For too long, western powers paid attention to South Sudan only in terms of its relationship with Sudan. The rampant corruption, souring ethnic relations and limited transformation despite the west’s investment, were glossed over. President Kiir gambled with key decisions, from his choice of officials to cancellation of oil agreements that caused the state huge economic losses.

Instead of addressing the grievances of his opponents, the president moved to isolate them and their communities. He portrays the crisis as a Nuer rebellion, yet in his jails are leaders from all ethnic groups. Perhaps with the exception of his new deputy James Wani, Kiir has sacked from government all leaders who rose to prominence before his presidency. Many of them are now detained.

By laying responsibility for the conflict with Machar and the Nuer tribe, and not the other national leaders whom he has detained since the crisis, Kiir is replaying a decades-old script to isolate the Nuer, who, since the ethnographic work of Sir Edward Evans-Pritchard, were depicted by Anglo-Egyptians and Sudanese officials as warlike, aggressive and expansionist. There are awful memories too, most horrific being the 1991 clash between Machar’s and Garang’s forces in Bor, which left hundreds of Dinka civilians dead.

Machar tried to overcome this record by serving Garang and Kiir loyally for over a decade, in the process marshalling new Dinka supporters and leaders from other nationalities. With the ever coy Kiir, however, his negatives as an ambitious man festered, until Kiir sacked him this July. His rapprochement with Garang’s associates in recent months, while openly campaigning for the presidency, further cemented Kiir’s determination to remove him.

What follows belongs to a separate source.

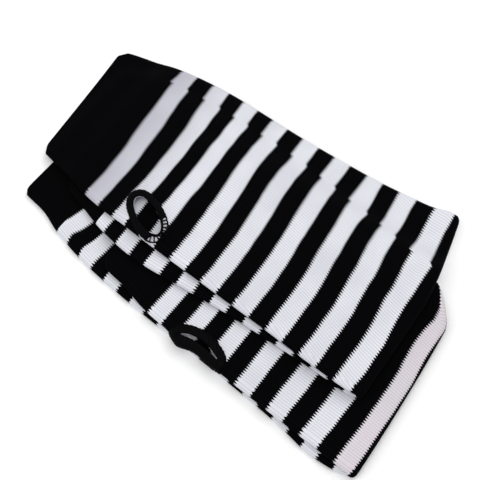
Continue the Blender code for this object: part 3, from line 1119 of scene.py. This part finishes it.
    def build(self) -> list[bpy.types.Object]:
        """Make and dress all pieces of the warmer.

        Returns:
            The pieces.
        """
        rings, hand_end, arm_start = self.rings()
        striped = self.knit.make("striped cotton jersey, " + self.name, True, self.start)
        plain = self.knit.make("black cotton jersey, " + self.name, False, self.start)
        thread = OverlockThread().make("overlock thread, " + self.name)
        hand_cuff = self.knit_piece(self.name + "_hand_cuff_knit", rings.part(0, hand_end), None)
        sleeve_rings = rings.part(hand_end, arm_start)
        inside = self.open_hole(sleeve_rings)
        sleeve = self.knit_piece(self.name + "_sleeve_knit", sleeve_rings, inside)
        last = len(rings.points) - 1
        arm_cuff = self.knit_piece(self.name + "_arm_cuff_knit", rings.part(arm_start, last), None)
        edge = self.overlock()
        for piece, material in ((hand_cuff, plain), (sleeve, striped), (arm_cuff, plain), (edge, thread)):
            piece.data.materials.clear()
            piece.data.materials.append(material)
            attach(piece, "root")
        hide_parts(self.name + "_hand_cuff")
        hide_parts(self.name + "_hand_sleeve", self.name + "_arm_sleeve")
        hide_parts(self.name + "_arm_cuff")
        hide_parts(self.name + "_thumb_edge")
        return [hand_cuff, sleeve, arm_cuff, edge]


@dataclass
class Overlock:
    """Overlock stitching round a thumb hole: a dense roll of thread over the cut knit, loose for a stretch.

    Along the hole's loose stretch the roll is narrow, and the knit shows between loops beside it.
    """

    pile: Pile
    layer: Layer
    hole: ThumbHole
    rows: int = 256
    columns: int = 14
    roll_height: float = 1.0
    ridge: float = 0.1
    ridge_pitch: float = 1.1
    loop_pitch: float = 1.7
    loop_points: int = 12
    thread: float = 0.3

    def surface_points(self, angle: np.ndarray, out: np.ndarray, height: np.ndarray) -> np.ndarray:
        """Points near the hole's edge, in metres.

        Args:
            angle: Angles round the hole, in radians.
            out: How far across the stitched edge each point lies, from 0 at the opening to 1.
            height: How far each point stands above the knit.

        Returns:
            One row for each point.
        """
        x, arc = self.hole.place(angle, out)
        arc = np.maximum(arc, -2.5)
        point = self.pile.outer_point(self.layer, self.hole, x, arc)
        return in_part(point + self.pile.outward(self.layer, self.hole, x, arc) * height[..., None])

    def even_angles(self, first: float, last: float, steps: int) -> tuple[np.ndarray, float]:
        """Angles that are evenly far apart round the stitching.

        Args:
            first: The first angle, in radians.
            last: The last angle.
            steps: How many steps there are between them.

        Returns:
            The angles, and the length of the way round in millimetres.
        """
        fine = np.linspace(first, last, 721)
        x, arc = self.hole.place(fine, np.full(fine.shape, 0.6))
        way = np.concatenate([[0.0], np.cumsum(np.hypot(np.diff(x), np.diff(arc)))])
        return np.interp(np.linspace(0.0, way[-1], steps + 1), way, fine), float(way[-1])

    def roll(self, name: str) -> bpy.types.Object:
        """The roll of dense stitches, ridged by its threads.

        Args:
            name: The object's name.

        Returns:
            The roll.
        """
        angle, way = self.even_angles(0.0, 2.0 * math.pi, self.rows)
        angle = angle[:-1, None]
        ridges = round(way / self.ridge_pitch)
        wave = np.cos(2.0 * math.pi * ridges * np.arange(self.rows) / self.rows)[:, None]
        turn = np.arange(self.columns)[None, :] * 2.0 * math.pi / self.columns
        into = (np.degrees(angle) - self.hole.loose_from) % 360.0
        loose = smooth(into / 14.0) * smooth((self.hole.loose_to - self.hole.loose_from - into) / 14.0)
        width = 1.12 * (1.0 + (self.hole.loose_width - 1.0) * loose)
        out = -0.12 + width * (1.0 + np.cos(turn)) / 2.0
        top = np.clip(np.sin(turn), 0.0, None) ** 0.8 * (self.roll_height + self.ridge * wave)
        under = np.clip(np.sin(turn), None, 0.0) * (0.35 + 0.9 * smooth(1.0 - (out + 0.12) / 0.5))
        points = self.surface_points(np.broadcast_to(angle, out.shape), out, top + under)
        bpy.ops.object.select_all(action="DESELECT")
        bpy.ops.mesh.primitive_torus_add(major_segments=self.rows, minor_segments=self.columns)
        made = bpy.context.object
        made.name = name
        made.data.vertices.foreach_set("co", points.ravel())
        made.data.update()
        return made

    def loops(self, name: str) -> bpy.types.Object:
        """The loose loops, which cross the knit and pass back under it."""
        first, last = math.radians(self.hole.loose_from), math.radians(self.hole.loose_to)
        total = round(self.even_angles(first, last, 1)[1] / self.loop_pitch)
        angle = self.even_angles(first, last, total * self.loop_points)[0]
        phase = np.arange(angle.size) * 2.0 * math.pi / self.loop_points
        uneven = 0.05 * np.sin(np.arange(angle.size) * 0.37)
        points = self.surface_points(angle, 0.53 - 0.47 * np.cos(phase) + uneven, 0.15 + 0.6 * np.sin(phase))
        return self.tube(name, points, self.thread, False)

    def tube(self, name: str, points: np.ndarray, radius: float, closed: bool) -> bpy.types.Object:
        """A thread along points.

        Args:
            name: The object's name.
            points: Points in metres.
            radius: The thread's radius in millimetres.
            closed: Whether its end meets its start.

        Returns:
            The thread as a mesh.
        """
        curve = bpy.data.curves.new(name, "CURVE")
        curve.dimensions = "3D"
        curve.bevel_depth = radius * MM
        curve.bevel_resolution = 1
        curve.use_fill_caps = not closed
        line = curve.splines.new("POLY")
        line.points.add(len(points) - 1)
        line.points.foreach_set("co", np.concatenate([points, np.ones((len(points), 1))], axis=1).ravel())
        line.use_cyclic_u = closed
        made = bpy.data.objects.new(name, curve)
        bpy.context.scene.collection.objects.link(made)
        pick_only(made)
        bpy.ops.object.convert(target="MESH")
        return bpy.context.object

    def build(self, name: str) -> bpy.types.Object:
        """Make the stitching.

        Args:
            name: The piece's name.

        Returns:
            The piece.
        """
        around = self.even_angles(0.0, 2.0 * math.pi, 120)[0][:-1]
        sway = 0.94 + 0.03 * np.cos(np.arange(around.size) * math.pi / 2.0)
        running = self.surface_points(around, sway, np.full(around.size, 0.3))
        parts = [self.roll(name), self.loops(name + "_loops"), self.tube(name + "_run", running, self.thread * 1.1, True)]
        bpy.ops.object.select_all(action="DESELECT")
        for part in parts:
            part.select_set(True)
        bpy.context.view_layer.objects.active = parts[0]
        bpy.ops.object.join()
        piece = bpy.context.object
        bpy.ops.object.shade_smooth()
        return piece


@dataclass
class Studio:
    """A pale floor, soft lights and the camera."""

    aim: tuple[float, float, float] = (0.00404, -0.00545, 0.006)
    distance: float = 0.45
    azimuth: float = 37.0
    elevation: float = 65.0
    lens: float = 75.0
    floor_tone: str = "#FFFFFF"

    def floor(self) -> None:
        """A plain floor just under the pair."""
        bpy.ops.object.select_all(action="DESELECT")
        bpy.ops.mesh.primitive_plane_add(size=6.0, location=(0.0, 0.0, -0.0002))
        floor = bpy.context.object
        floor.name = "floor"
        graph = Graph("matt white paper floor")
        graph.shader.inputs["Base Color"].default_value = linear(self.floor_tone)
        graph.shader.inputs["Roughness"].default_value = 0.9
        floor.data.materials.append(graph.material)

    def light(self, name: str, place: tuple[float, float, float], size: float, power: float) -> None:
        """A soft square light that faces the pair.

        Args:
            name: The light's name.
            place: Where it stands, in metres.
            size: The length of its sides, in metres.
            power: Its power in watts.
        """
        data = bpy.data.lights.new(name, "AREA")
        data.size = size
        data.energy = power
        lamp = bpy.data.objects.new(name, data)
        lamp.location = place
        lamp.rotation_euler = (Vector(self.aim) - Vector(place)).to_track_quat("-Z", "Y").to_euler()
        bpy.context.scene.collection.objects.link(lamp)

    def camera(self) -> None:
        """The camera, at the photograph's angle."""
        turn, tilt = math.radians(self.azimuth), math.radians(self.elevation)
        back = Vector((math.sin(turn) * math.cos(tilt), -math.cos(turn) * math.cos(tilt), math.sin(tilt)))
        data = bpy.data.cameras.new("camera")
        data.lens = self.lens
        data.sensor_width = 36.0
        data.clip_start = 0.01
        camera = bpy.data.objects.new("camera", data)
        camera.location = Vector(self.aim) + back * self.distance
        camera.rotation_euler = (-back).to_track_quat("-Z", "Y").to_euler()
        bpy.context.scene.collection.objects.link(camera)
        bpy.context.scene.camera = camera

    def build(self) -> None:
        """Set the stage."""
        self.floor()
        self.light("key softbox", (0.15, 0.75, 0.95), 0.8, 5.2)
        self.light("top softbox", (-0.1, -0.1, 1.3), 1.2, 6.0)
        self.light("fill softbox", (-0.6, -0.8, 0.7), 1.0, 4.6)
        self.camera()
        scene = bpy.context.scene
        scene.view_settings.view_transform = "Standard"
        world = bpy.data.worlds.new("soft white room")
        world.use_nodes = True
        world.node_tree.nodes["Background"].inputs["Color"].default_value = (1.0, 1.0, 1.0, 1.0)
        world.node_tree.nodes["Background"].inputs["Strength"].default_value = 0.47
        scene.world = world


def main() -> None:
    """Build the pair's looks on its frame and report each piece."""
    logging.basicConfig(level=logging.INFO, format="%(name)s: %(message)s")
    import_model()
    pile = Pile((LOWER_ARM, LOWER_HAND, UPPER_ARM, UPPER_HAND), CREASES)
    lower = ArmWarmer(
        name="lower",
        pile=pile,
        hand=LOWER_HAND,
        arm=LOWER_ARM,
        hole=LOWER_HOLE,
        start=RoundStart(120.0, 1.2, 0.0),
        # The lower warmer's white has painted shade, greyer and pinker, about its fold.
        knit=JerseyKnit(fold_white="#D8CFD5"),
        rests_on="floor",
    )
    upper = ArmWarmer(
        name="upper",
        pile=pile,
        hand=UPPER_HAND,
        arm=UPPER_ARM,
        hole=UPPER_HOLE,
        start=RoundStart(78.5, 1.3, 0.42),
        knit=JerseyKnit(cuff_white="#B3B1BB"),
        rests_on="lower_sleeve_knit",
    )
    Studio().build()
    for warmer in (lower, upper):
        for piece in warmer.build():
            LOG.info("%s: %d faces", piece.name, len(piece.data.polygons))


if __name__ == "__main__":
    main()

There is a lot more at stake in this crisis for all South Sudanese people, as well as countries in the region that would be sucked into a prolonged war, than merely the interests of two leaders fed up with each other. With the SPLM in limbo, there is no institution in the land that can mediate between the two sides. The African Union and UN should urgently find a mediator to formulate a way out of the crisis and towards a future of democratic inclusiveness, peace and prosperity.